I don't think the "therefore" is at all obvious, though it may be true
for the case of the Cantor set.
It's certainly false for some functions with the same properties except
that the Cantor set is replaced by another set that is homeomorphic to it.
Thus there are increasing homeomorphisms g and h of [0,1] to itself such
that g(f(h(x))) has a nonzero derivative at, say, x = 1/2, because
we can make, say, x <= g(f(h(x))) <= x + (x-1/2)^2.
Dave Seaman
> In article <d01q9n$kvs$1...@mailhub227.itcs.purdue.edu>,
> Dave Seaman <dse...@no.such.host> wrote:
>>I suspect that's where the difference lies. The function I mean by
>>"Cantor function" is the one described in Royden (exercise 46 on p. 48 of
>>the 2nd ed.). That function has the properties f(0) = 0, f(1) = 1, f is
>>monotone, and f is constant on each interval contained in the complement
>>of the Cantor set. Therefore f' is zero wherever it is defined.
> I don't think the "therefore" is at all obvious, though it may be true
> for the case of the Cantor set.
Agreed, as I stated elsewhere. That was a careless use of "therefore".
> It's certainly false for some functions with the same properties except
> that the Cantor set is replaced by another set that is homeomorphic to it.
> Thus there are increasing homeomorphisms g and h of [0,1] to itself such
> that g(f(h(x))) has a nonzero derivative at, say, x = 1/2, because
> we can make, say, x <= g(f(h(x))) <= x + (x-1/2)^2.
Right. I was basically saying that in the case of the standard Cantor
function, (a) the derivative is zero on the complement of the Cantor set,
and (b) the derivative is undefined on the Cantor set itself. I am
certain of (a), and I think (b) is also correct.
Robert Israel
Dave Seaman <dse...@no.such.host> wrote:
>On 2 Mar 2005 00:48:20 GMT, Robert Israel wrote:
>> In article <d01q9n$kvs$1...@mailhub227.itcs.purdue.edu>,
>> Dave Seaman <dse...@no.such.host> wrote:
>Right. I was basically saying that in the case of the standard Cantor
>function, (a) the derivative is zero on the complement of the Cantor set,
>and (b) the derivative is undefined on the Cantor set itself. I am
>certain of (a), and I think (b) is also correct.

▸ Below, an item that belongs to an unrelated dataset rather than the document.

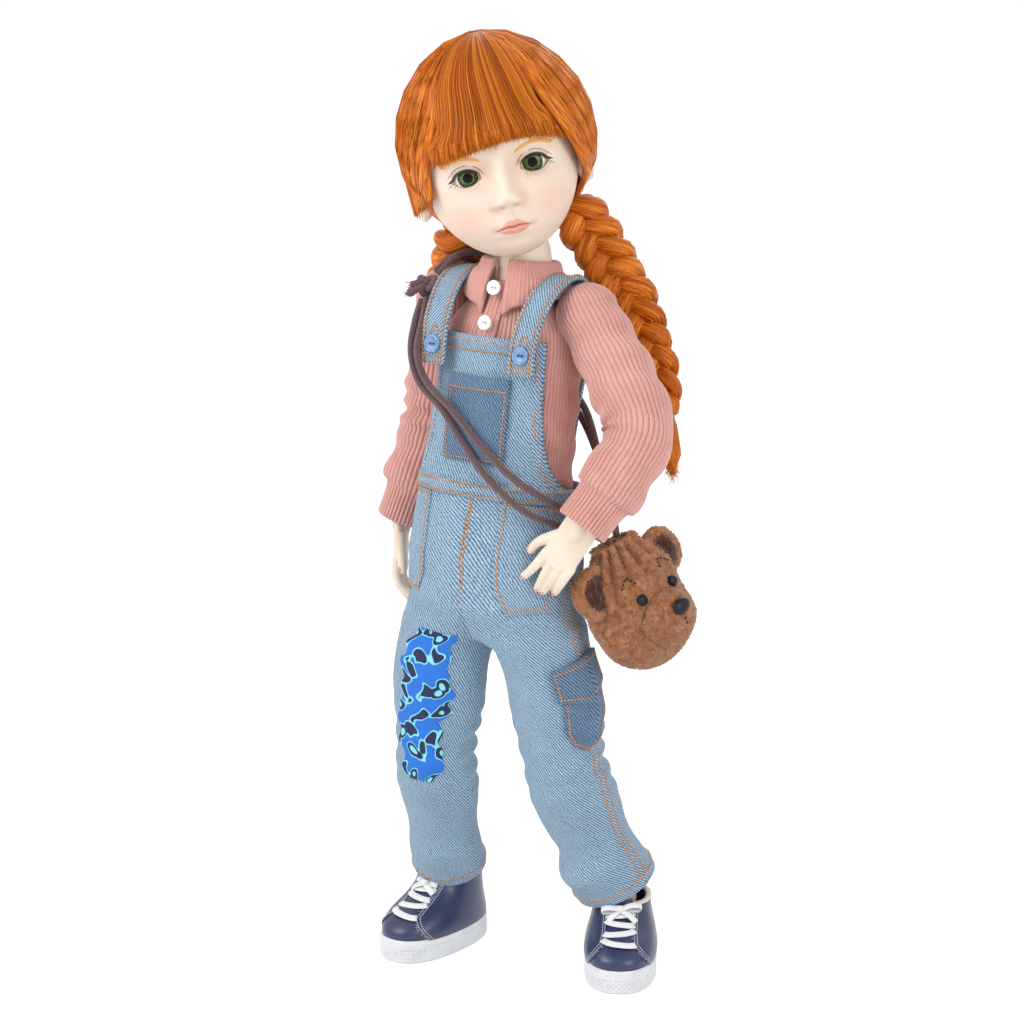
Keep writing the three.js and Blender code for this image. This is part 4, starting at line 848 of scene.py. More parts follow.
def combed(points, count, deep, free=0.3):
    """A smooth line kept on the wig at that depth, until its last free share leaves the wig."""
    line = smooth_line(points, count)
    onto = np.clip((1 - free - np.linspace(0, 1, count)) / 0.2, 0, 1)
    for i, share in enumerate(onto):
        line[i] += (on_wig(line[i], -deep) - line[i]) * share
    return line


def lock_of_hair(line, half_width, thickness, sides=10):
    """A flat lock along a line on the wig: points, faces and places along its fibre."""
    out = line[0] - wig_centre
    across = np.cross(line[1] - line[0], out)
    widths = np.interp(np.linspace(0, 1, len(line)), [0, 0.25, 0.85, 1], [0.45, 1, 1, 0.7]) * half_width
    points, faces, cloth = closed_tube(line, widths, sides, first=across, depth=thickness / half_width)
    return points, faces, cloth + comb.uniform(0, 60, 2)


def node_group(name, **inputs):
    """A Geometry Nodes tree with named inputs of the given kinds, and its input node."""
    tree = bpy.data.node_groups.new(name, "GeometryNodeTree")
    for key, kind in (*inputs.items(), ("Material", "Material")):
        tree.interface.new_socket(key, in_out="INPUT", socket_type="NodeSocket" + kind)
    tree.interface.new_socket("Made", in_out="OUTPUT", socket_type="NodeSocketGeometry")
    return tree, add_node(tree, "NodeGroupInput")


def ended(tree, given, made):
    """Ends a tree: all instances made real, with the given material on them."""
    real = add_node(tree, "GeometryNodeRealizeInstances", {}, {0: made.outputs[0]})
    done = add_node(tree, "GeometryNodeSetMaterial", {},
                    {"Geometry": real.outputs[0], "Material": given.outputs["Material"]})
    tree.links.new(done.outputs[0], add_node(tree, "NodeGroupOutput").inputs[0])
    return tree


def strand_tree():
    """Sweeps a thin thread along each line of a mesh, as thick as the line's own attribute says."""
    tree, given = node_group("threads_along_lines", Lines="Geometry", Sides="Int")
    curve = add_node(tree, "GeometryNodeMeshToCurve", {}, {"Mesh": given.outputs["Lines"]})
    thickness = add_node(tree, "GeometryNodeInputNamedAttribute", {"data_type": "FLOAT"},
                         {"Name": "thickness"})
    section = add_node(tree, "GeometryNodeCurvePrimitiveCircle", {},
                       {"Resolution": given.outputs["Sides"], "Radius": 1.0})
    swept = add_node(tree, "GeometryNodeCurveToMesh", {},
                     {"Curve": curve.outputs[0], "Profile Curve": section.outputs[0],
                      "Scale": thickness.outputs[0], "Fill Caps": True})
    return ended(tree, given, swept)


threads_along_lines = strand_tree()


def made_by(tree, source, values, name):
    """The plain mesh that a node tree makes of a source, with the named inputs set first."""
    modifier = source.modifiers.new(tree.name, "NODES")
    modifier.node_group = tree
    for item in tree.interface.items_tree:
        if item.item_type == "SOCKET" and item.in_out == "INPUT" and item.name in values:
            modifier[item.identifier] = values[item.name]
    bpy.context.view_layer.update()
    seen = source.evaluated_get(bpy.context.evaluated_depsgraph_get())
    mesh = bpy.data.meshes.new_from_object(seen)
    bpy.data.objects.remove(source)
    mesh.name = name
    shaded_smooth(mesh)
    return linked(name, mesh)


def bare_lines(name, lines):
    """An object of edges only, along lines given in millimetres on the whole doll."""
    mesh = bpy.data.meshes.new(name + "_lines")
    edges, start = [], 0
    for line in lines:
        edges += [(i, i + 1) for i in range(start, start + len(line) - 1)]
        start += len(line)
    mesh.from_pydata((np.vstack(lines) * MM).tolist(), edges, [])
    return linked(name + "_lines", mesh)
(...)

Yes. Note that if f is the standard Cantor function, for any point
e in the Cantor set and any positive integer n, there are b,c with
b <= e <= c and c-b = 3^(-n) such that f(c) - f(b) = 2^(-n), so
that (f(c)-f(b))/(c-b) = (3/2)^n. Thus there is some y with
0 < |y-e| <= 3^(-n) and |f(y) - f(e)|/|y-e| >= (3/2)^n (in fact,
y can be one of b and c).
AGUIRRE ESTIBALEZ Julian
> In article <0ec721pqqufsrsh6t...@4ax.com>,
> David C. Ullrich <ull...@math.okstate.edu> wrote:
> >On Mon, 28 Feb 2005 22:42:09 GMT, Betelgeuse
> ><betel...@rigel.bellatrix> wrote:
>
> >>Actually, f' need not be continuous. Otherwise it is trivial.
> >>My feeling is that there is an example of a nonconstant
> >>function satisfying the required conditions, but the example
> >>(provided that it exists) is far from being easy (at least, for me).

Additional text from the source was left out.